In the rooms that Roman and his wife Yulia occupy, everything is provisional. The suitcases are packed and their most valuable belongings are ready in case they have to leave in a hurry. Some of their things have already been sent to safer places. The little time the soldiers leave them is spent bottling food — tomato sauce, vegetables, pork stew — in large jars that they store on shelves under a trap door with jars of oil and other non-perishable products in the air-raid shelter they have built in the basement. Their two daughters, one an 18-year-old student and the other, 31, married to an army instructor, are safe in the town of Dnipro, 150 miles to the west, where the war barely reaches. “For us that’s the most important thing, that the girls are safe while we are still here,” Roman assures his wife.

Yulia, with misty eyes, says that they call them every day asking them to get the hell out of there. It makes no sense to be in danger. That the Russians might come and get them. But this strong-looking woman soon pulls herself together. “We live well here. We like to be with the soldiers and feed them homemade food every day so they feel at home. We are very grateful to them because they are fighting for us and what we want is to help them with everything we have,” she says. “We know perfectly well the danger we are in, but we are prepared in case [the Russians] come close. Just today we heard airplanes and there have been several explosions, but so what? Here we take care of the kids and we are in our home. Are we going to leave all this abandoned? No, for now, we are not going to leave.”

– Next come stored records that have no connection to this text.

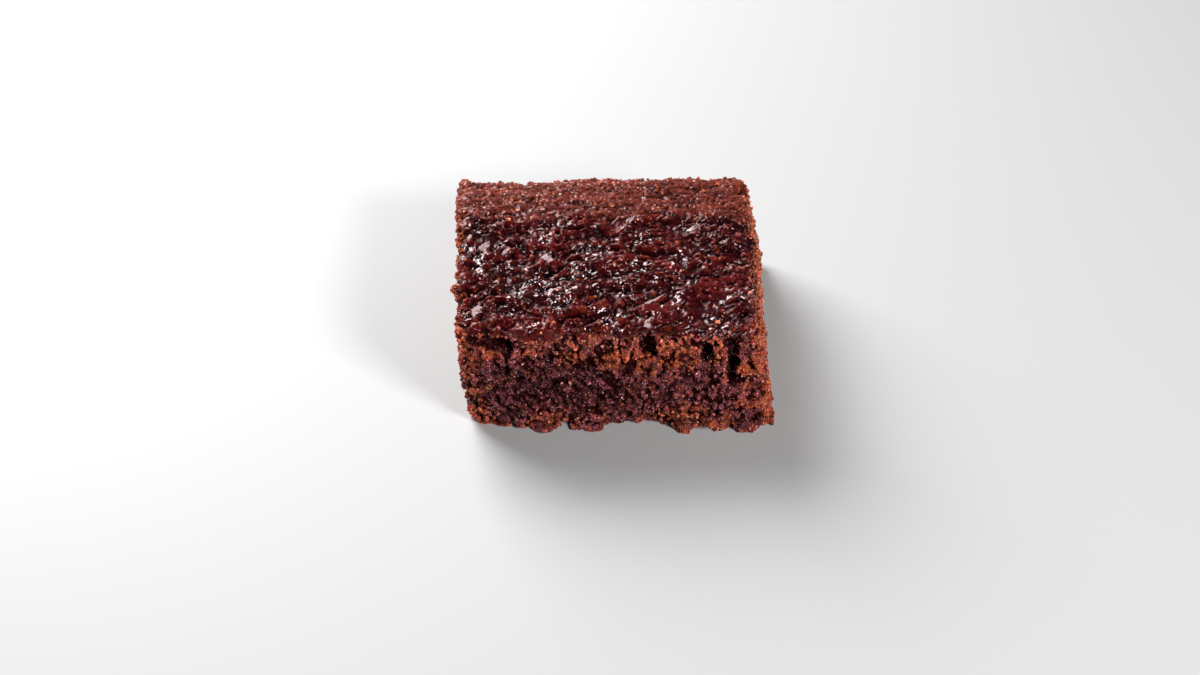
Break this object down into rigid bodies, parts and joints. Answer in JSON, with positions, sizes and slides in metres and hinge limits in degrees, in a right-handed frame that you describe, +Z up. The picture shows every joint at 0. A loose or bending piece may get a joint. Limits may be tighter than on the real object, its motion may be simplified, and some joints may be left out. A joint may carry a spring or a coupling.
{
  "type": "brownie",
  "caption": "Square-cut chocolate brownie: wet wrinkled crust with a drier back band, over torn open crumb on upright cut faces that lean outward a little.",
  "frame": {"origin": "middle of the base of the bounding box, on the surface that the piece lies on", "axes": "+X along the wider side, to the right of the front cut face; +Y to the drier back band; +Z up through the crust"},
  "size_m": [0.0806, 0.0638, 0.0321],
  "materials": {
    "crumb": "dark reddish-brown cake crumb, open and granular on the cut faces, with orange-brown grains along the edges",
    "crust": "wet, sticky burgundy-brown top with wrinkles and blisters, dry and matte along the back edge"
  },
  "bodies": {
    "root": {"brownie": "crumb"}
  },
  "joints": []
}
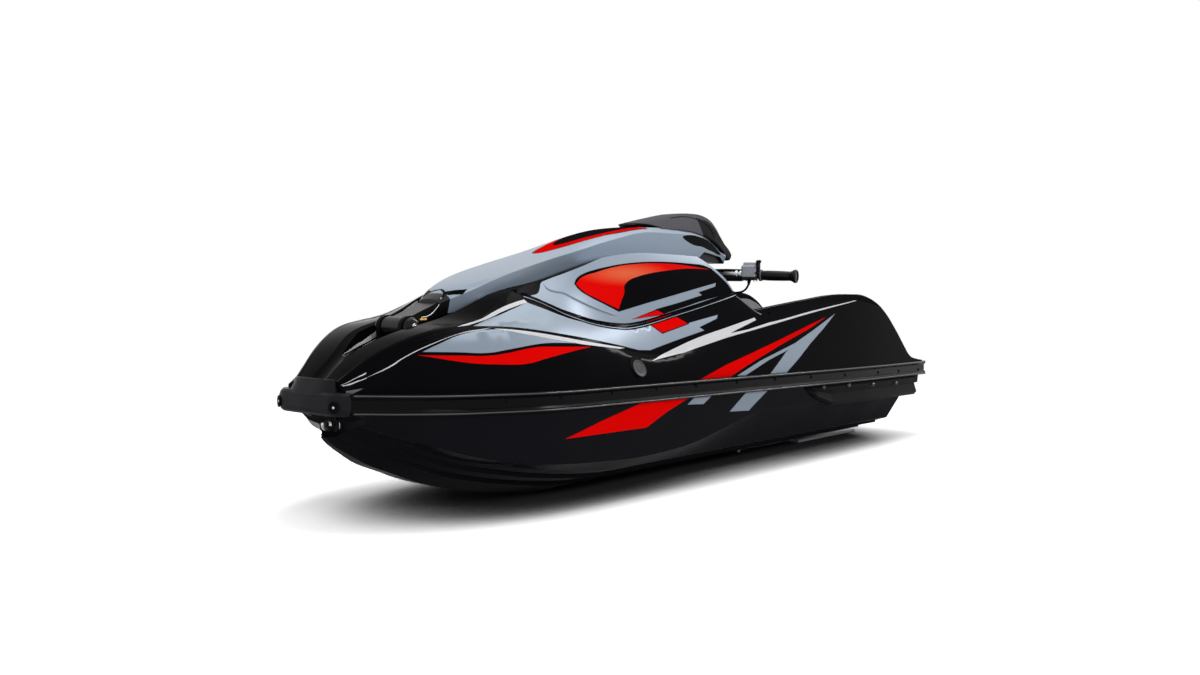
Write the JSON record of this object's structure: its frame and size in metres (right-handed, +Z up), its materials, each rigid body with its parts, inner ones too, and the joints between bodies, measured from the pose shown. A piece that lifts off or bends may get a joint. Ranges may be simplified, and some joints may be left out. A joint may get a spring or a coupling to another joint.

After two years of heavy fighting, the life of the servicemen on the Avdiivka front is very precarious. Despite risking their lives every day for their country, those who are not lucky enough to be with people like Yulia and Roman have to rent their own accommodation, paid for with their salaries, if they do not want to live permanently in the trenches. The Starlink antennas provided by the army are now in short supply, and they have to pay for their own telephone and internet access. What little food they are provided with they supplement from their budget and cook for themselves. Even getting a new uniform is a pipe dream when the ones they have are worn out.

Sitting at his kitchen table, Roman, looking tired, rubs his face and head with his hands and reflects aloud. “We have to win this war, we can’t leave this problem to our children and grandchildren,” he says. “If our allies don’t want to send us soldiers, let them at least give us the weapons and ammunition we need to keep fighting, but let them hurry,” he continues. “If they don’t, sooner or later they will be the ones who will have to fight the Russians on the battlefield.” Meanwhile, Yulia covers the last glass jars with food fresh from the oven. Tomorrow it will be back to feeding the pigs, tending the crops, fetching firewood, and preparing food for the soldiers. Protecting and caring for their farm. Defending their homeland.